WORK TO COMPLETE »
In full and without deviation, write out the entries that follow.

DATASET ROWS »
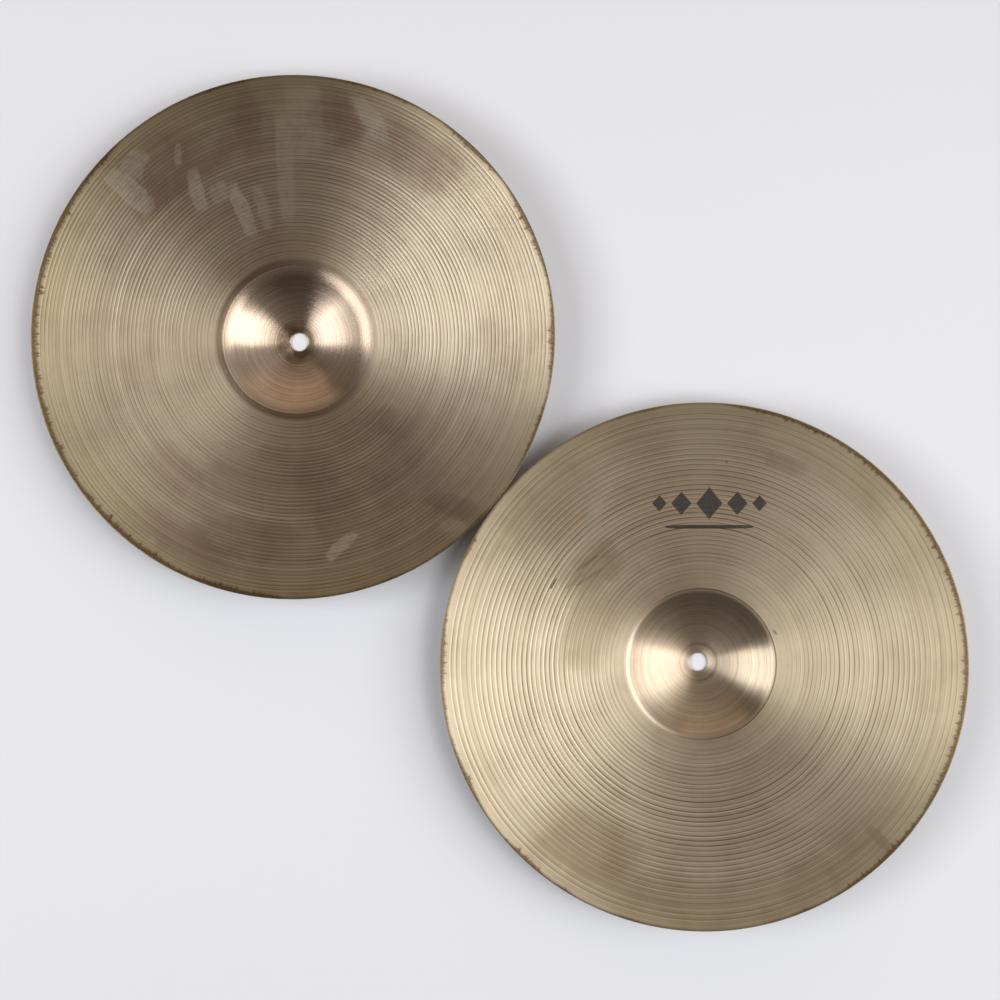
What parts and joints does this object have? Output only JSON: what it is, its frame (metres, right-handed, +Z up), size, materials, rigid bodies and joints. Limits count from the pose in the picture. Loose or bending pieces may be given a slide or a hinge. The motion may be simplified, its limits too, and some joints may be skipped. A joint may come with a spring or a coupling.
{
  "type": "hi-hat cymbal pair",
  "caption": "Loose pair of 14 inch hi-hat cymbals in lathed bronze, lying side by side on their bells with the hollow side up; each has a domed bell, a gently curved bow and a rod hole.",
  "frame": {"origin": "on the surface that both cymbals lie on, midway between them: the bottom centre of the pair's box", "axes": "+Z up, out of the hollow side of both cymbals; +X along the line of centres, from the top cymbal to the bottom cymbal; +Y completes a right-handed frame"},
  "size_m": [0.7116, 0.3556, 0.034],
  "materials": {
    "top_bronze": "lathed bronze with a buffed bell, lightly tarnished and finger-marked",
    "bottom_bronze": "lathed bronze with a satin bell and a small printed ornament"
  },
  "bodies": {
    "bottom": {"bottom_cymbal": "bottom_bronze"},
    "top": {"top_cymbal": "top_bronze"}
  },
  "joints": [
    {"name": "top_lift", "type": "slide", "parent": "bottom", "child": "top", "axis": [0, 0, 1], "range_m": [0, 0.1]}
  ]
}
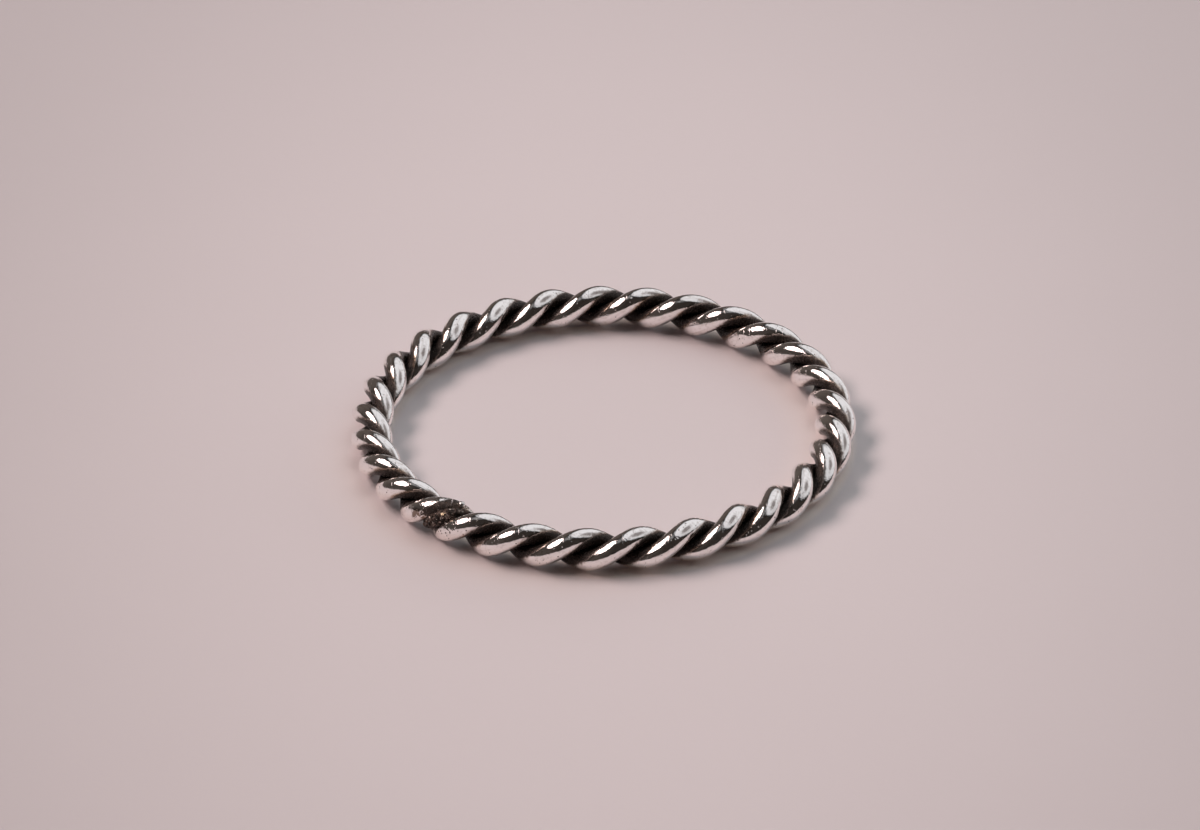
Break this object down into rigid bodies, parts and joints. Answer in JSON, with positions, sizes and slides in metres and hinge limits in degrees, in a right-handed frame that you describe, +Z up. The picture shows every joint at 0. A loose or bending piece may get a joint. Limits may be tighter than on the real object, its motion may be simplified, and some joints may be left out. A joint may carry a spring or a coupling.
{
  "type": "rope twist ring",
  "caption": "Plain finger ring of two round silver wires twisted left-handed into a rope, with oxidised grooves and one soldered joint, lying flat.",
  "frame": {"origin": "on the surface that the ring lies on, under the middle of its round outline", "axes": "+Z up, along the ring's own axis; -Y towards the picture's viewer and +X to the viewer's right, with the soldered joint at the front left"},
  "size_m": [0.0216, 0.0216, 0.0018],
  "materials": {
    "silver": "polished sterling silver, oxidised near black in the grooves, with fine pits and hairline scratches",
    "solder": "rough silver solder, oxidised dark brown, with brighter worn specks"
  },
  "bodies": {
    "root": {"rope_band": "silver"}
  },
  "joints": []
}
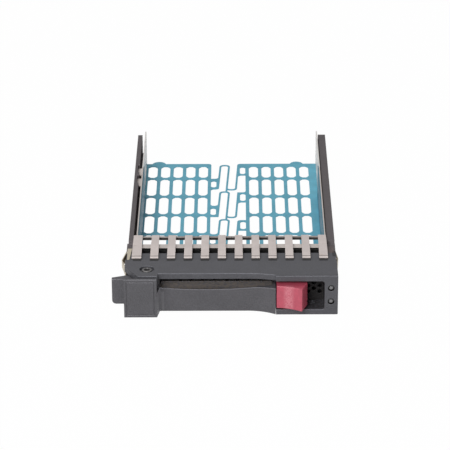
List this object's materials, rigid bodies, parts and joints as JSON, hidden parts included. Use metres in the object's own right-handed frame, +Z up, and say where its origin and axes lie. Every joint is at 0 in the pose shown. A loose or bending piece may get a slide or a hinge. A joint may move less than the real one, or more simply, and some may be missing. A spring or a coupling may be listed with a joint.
{
  "type": "hot swap drive caddy",
  "caption": "Hot swap caddy for a 2.5-inch drive: steel side walls on plastic rails, insulating floor film, spring fingers, swing-out release lever and sliding button.",
  "frame": {"origin": "on the underside plane, on the mid-plane between the side walls, below the bezel's front face", "axes": "+X to the right seen from the front, +Y from the bezel to the rear, +Z up"},
  "size_m": [0.0838, 0.1427, 0.0162],
  "materials": {
    "bezel_plastic": "fine moulded texture, dark grey",
    "rail_plastic": "moulded, dark warm grey",
    "button_plastic": "satin burgundy",
    "black_screen": "black coated, perforated",
    "frame_steel": "plated sheet steel",
    "spring_steel": "thin spring steel, satin",
    "fastener_steel": "plated",
    "dark_pin": "blackened",
    "teal_film": "die-cut insulating film, teal",
    "clear_plastic": "frosted grey light pipe"
  },
  "bodies": {
    "chassis": {"bezel_housing": "bezel_plastic", "vent_screen": "black_screen", "lever_pivot_pin": "dark_pin", "pivot_pin_clip": "spring_steel", "lever_spring": "spring_steel", "button_spring": "spring_steel", "steel_frame": "frame_steel", "finger_strip": "spring_steel", "left_side_spring": "spring_steel", "right_side_spring": "spring_steel", "floor_film": "teal_film", "left_rail": "rail_plastic", "right_rail": "rail_plastic", "upper_light_pipe": "clear_plastic", "lower_light_pipe": "clear_plastic", "left_rail_rivets": "fastener_steel", "right_rail_rivets": "fastener_steel", "bezel_screws": "fastener_steel"},
    "lever": {"release_lever": "bezel_plastic"},
    "button": {"release_button": "button_plastic"}
  },
  "joints": [
    {"name": "lever_swing", "type": "hinge", "parent": "chassis", "child": "lever", "pos_m": [-0.0309, 0.006, 0.008], "axis": [0, 0, -1], "range_deg": [0, 45]},
    {"name": "button_slide", "type": "slide", "parent": "chassis", "child": "button", "axis": [1, 0, 0], "range_m": [0, 0.003], "stiffness_N_per_m": 300, "springref_m": -0.001, "deforming": ["button_spring"]}
  ]
}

ANSWER TO THE TASK »
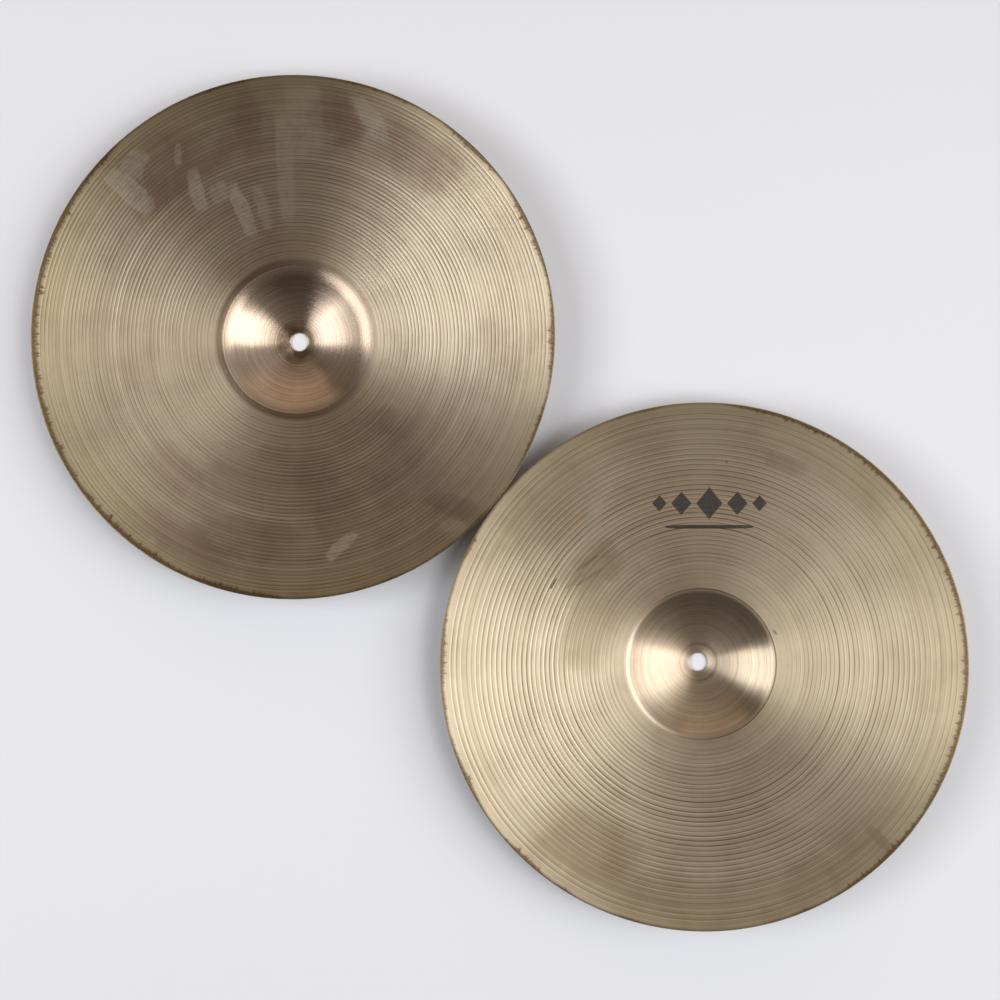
What parts and joints does this object have? Output only JSON: what it is, its frame (metres, right-handed, +Z up), size, materials, rigid bodies and joints. Limits count from the pose in the picture. Loose or bending pieces may be given a slide or a hinge. The motion may be simplified, its limits too, and some joints may be skipped. A joint may come with a spring or a coupling.
{
  "type": "hi-hat cymbal pair",
  "caption": "Loose pair of 14 inch hi-hat cymbals in lathed bronze, lying side by side on their bells with the hollow side up; each has a domed bell, a gently curved bow and a rod hole.",
  "frame": {"origin": "on the surface that both cymbals lie on, midway between them: the bottom centre of the pair's box", "axes": "+Z up, out of the hollow side of both cymbals; +X along the line of centres, from the top cymbal to the bottom cymbal; +Y completes a right-handed frame"},
  "size_m": [0.7116, 0.3556, 0.034],
  "materials": {
    "top_bronze": "lathed bronze with a buffed bell, lightly tarnished and finger-marked",
    "bottom_bronze": "lathed bronze with a satin bell and a small printed ornament"
  },
  "bodies": {
    "bottom": {"bottom_cymbal": "bottom_bronze"},
    "top": {"top_cymbal": "top_bronze"}
  },
  "joints": [
    {"name": "top_lift", "type": "slide", "parent": "bottom", "child": "top", "axis": [0, 0, 1], "range_m": [0, 0.1]}
  ]
}
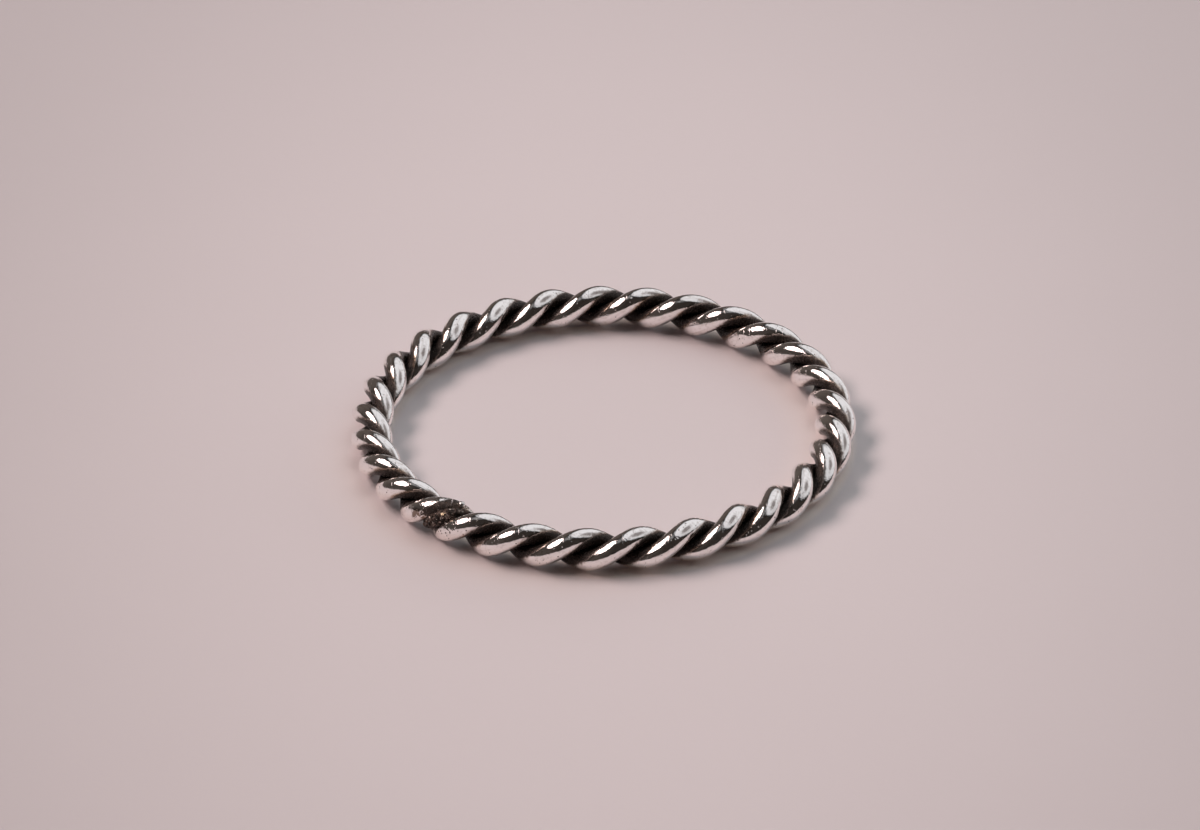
Break this object down into rigid bodies, parts and joints. Answer in JSON, with positions, sizes and slides in metres and hinge limits in degrees, in a right-handed frame that you describe, +Z up. The picture shows every joint at 0. A loose or bending piece may get a joint. Limits may be tighter than on the real object, its motion may be simplified, and some joints may be left out. A joint may carry a spring or a coupling.
{
  "type": "rope twist ring",
  "caption": "Plain finger ring of two round silver wires twisted left-handed into a rope, with oxidised grooves and one soldered joint, lying flat.",
  "frame": {"origin": "on the surface that the ring lies on, under the middle of its round outline", "axes": "+Z up, along the ring's own axis; -Y towards the picture's viewer and +X to the viewer's right, with the soldered joint at the front left"},
  "size_m": [0.0216, 0.0216, 0.0018],
  "materials": {
    "silver": "polished sterling silver, oxidised near black in the grooves, with fine pits and hairline scratches",
    "solder": "rough silver solder, oxidised dark brown, with brighter worn specks"
  },
  "bodies": {
    "root": {"rope_band": "silver"}
  },
  "joints": []
}
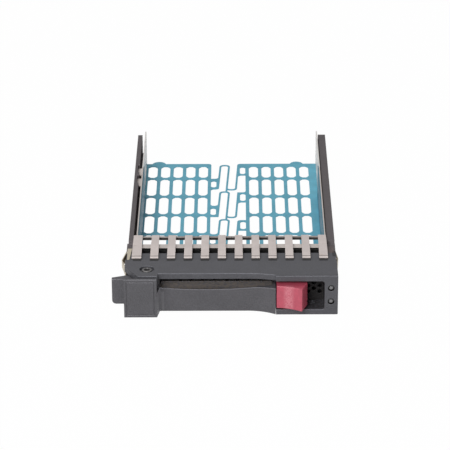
List this object's materials, rigid bodies, parts and joints as JSON, hidden parts included. Use metres in the object's own right-handed frame, +Z up, and say where its origin and axes lie. Every joint is at 0 in the pose shown. A loose or bending piece may get a slide or a hinge. A joint may move less than the real one, or more simply, and some may be missing. A spring or a coupling may be listed with a joint.
{
  "type": "hot swap drive caddy",
  "caption": "Hot swap caddy for a 2.5-inch drive: steel side walls on plastic rails, insulating floor film, spring fingers, swing-out release lever and sliding button.",
  "frame": {"origin": "on the underside plane, on the mid-plane between the side walls, below the bezel's front face", "axes": "+X to the right seen from the front, +Y from the bezel to the rear, +Z up"},
  "size_m": [0.0838, 0.1427, 0.0162],
  "materials": {
    "bezel_plastic": "fine moulded texture, dark grey",
    "rail_plastic": "moulded, dark warm grey",
    "button_plastic": "satin burgundy",
    "black_screen": "black coated, perforated",
    "frame_steel": "plated sheet steel",
    "spring_steel": "thin spring steel, satin",
    "fastener_steel": "plated",
    "dark_pin": "blackened",
    "teal_film": "die-cut insulating film, teal",
    "clear_plastic": "frosted grey light pipe"
  },
  "bodies": {
    "chassis": {"bezel_housing": "bezel_plastic", "vent_screen": "black_screen", "lever_pivot_pin": "dark_pin", "pivot_pin_clip": "spring_steel", "lever_spring": "spring_steel", "button_spring": "spring_steel", "steel_frame": "frame_steel", "finger_strip": "spring_steel", "left_side_spring": "spring_steel", "right_side_spring": "spring_steel", "floor_film": "teal_film", "left_rail": "rail_plastic", "right_rail": "rail_plastic", "upper_light_pipe": "clear_plastic", "lower_light_pipe": "clear_plastic", "left_rail_rivets": "fastener_steel", "right_rail_rivets": "fastener_steel", "bezel_screws": "fastener_steel"},
    "lever": {"release_lever": "bezel_plastic"},
    "button": {"release_button": "button_plastic"}
  },
  "joints": [
    {"name": "lever_swing", "type": "hinge", "parent": "chassis", "child": "lever", "pos_m": [-0.0309, 0.006, 0.008], "axis": [0, 0, -1], "range_deg": [0, 45]},
    {"name": "button_slide", "type": "slide", "parent": "chassis", "child": "button", "axis": [1, 0, 0], "range_m": [0, 0.003], "stiffness_N_per_m": 300, "springref_m": -0.001, "deforming": ["button_spring"]}
  ]
}